Liberia and the International Monetary Fund have agreed on a $209 million aid package spread over three years to help the West African country deal with prevailing economic challenges.

The arrangement, which will back up the country’s international reserves under the Special Drawing Rights tool, is intended to support the new administration’s reform agenda, the Washington based landed said in a statement late Monday.

Still at staff level, the proposed is subject to approval by the IMF’s Executive Board, which is scheduled to meet on September 25.

According to the IMF, the new country program will help Liberia restore fiscal sustainability, rebuild external reserves, ensure financial sector stability, and revitalize a reform agenda to address governance and corruption issues.

“The IMF staff welcomes the authorities’ efforts to address immediate policy challenges and restore policy credibility,” said Mr. Daehaeng Kim, the IMF’s mission chief for Liberia. “We remain committed to supporting the authorities’ implementation of key policy priorities.”

The staff-level agreement was reached following productive discussions between the IMF team and the Liberian authorities, the IMF said.

The approval of the ECF arrangement by the IMF’s Executive Board would provide much-needed financial support to Liberia as it embarks on a comprehensive reform program under the new administration.

The IMF’s Extended Credit Facility (ECF) is a lending arrangement that provides financial assistance to countries facing economic challenges.

It is designed to support countries’ medium-term economic adjustment and reform programs.
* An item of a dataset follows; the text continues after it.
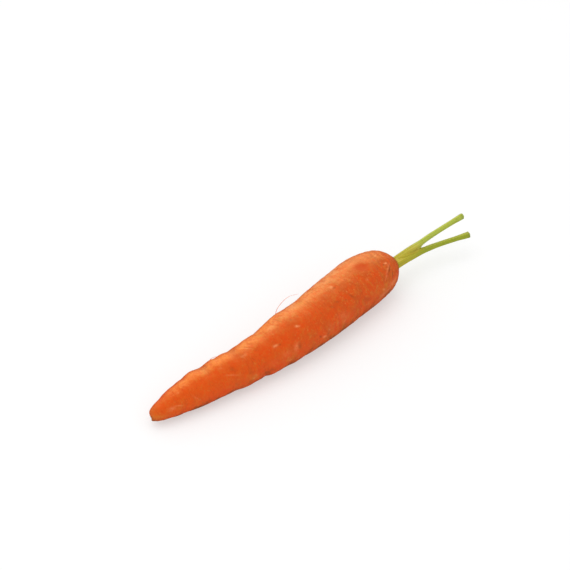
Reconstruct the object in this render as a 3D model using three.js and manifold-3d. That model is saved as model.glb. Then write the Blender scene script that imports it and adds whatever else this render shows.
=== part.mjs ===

Since the end of the civil war, Liberia have had ECF armament since 2008

The key features of the IMF’s ECF program are:

  1. Medium-term financing: The ECF provides financing over 3-4 years to support a country’s economic reform program.
  2. Concessional lending: Loans under the ECF have a zero-interest rate, with a grace period of 5.5 years, and a final maturity of 10 years.
  3. Tailored to country needs: The ECF program is designed based on the specific economic challenges and reform priorities of the member country.
  4. Policy reforms: The ECF provides financing conditional on the implementation of the country’s economic reform program aimed at addressing the balance of payments difficulties and achieving sustainable economic growth.

The devil in the deal

Some of the key criticisms and concerns that have been raised about IMF country programs, including in the case of Liberia, include:

  1. Austerity measures: IMF programs often require countries to implement austerity measures, such as spending cuts, tax increases, and reductions in public sector employment, which can be politically unpopular and have negative impacts on social services and economic growth.
  2. Conditionality and loss of policy autonomy: The IMF’s lending is conditional on the implementation of specific policy reforms, which can be seen as an infringement on a country’s sovereignty and its ability to determine its own economic policies.
  3. Structural adjustment and inequality: Critics argue that IMF-supported policies, such as trade liberalization and the privatization of state-owned enterprises, can exacerbate inequality and disproportionately harm the poor and vulnerable populations.
  4. Inadequate consideration of social and political factors: There are concerns that IMF programs may not sufficiently account for the social and political realities of a country, which can undermine the effectiveness and sustainability of the reforms.
  5. Lack of long-term development focus: Some argue that IMF programs tend to prioritize short-term macroeconomic stabilization over longer-term sustainable development and diversification of the economy.

These criticisms highlight the ongoing debates and challenges surrounding the design and implementation of IMF country programs, particularly in developing economies like Liberia.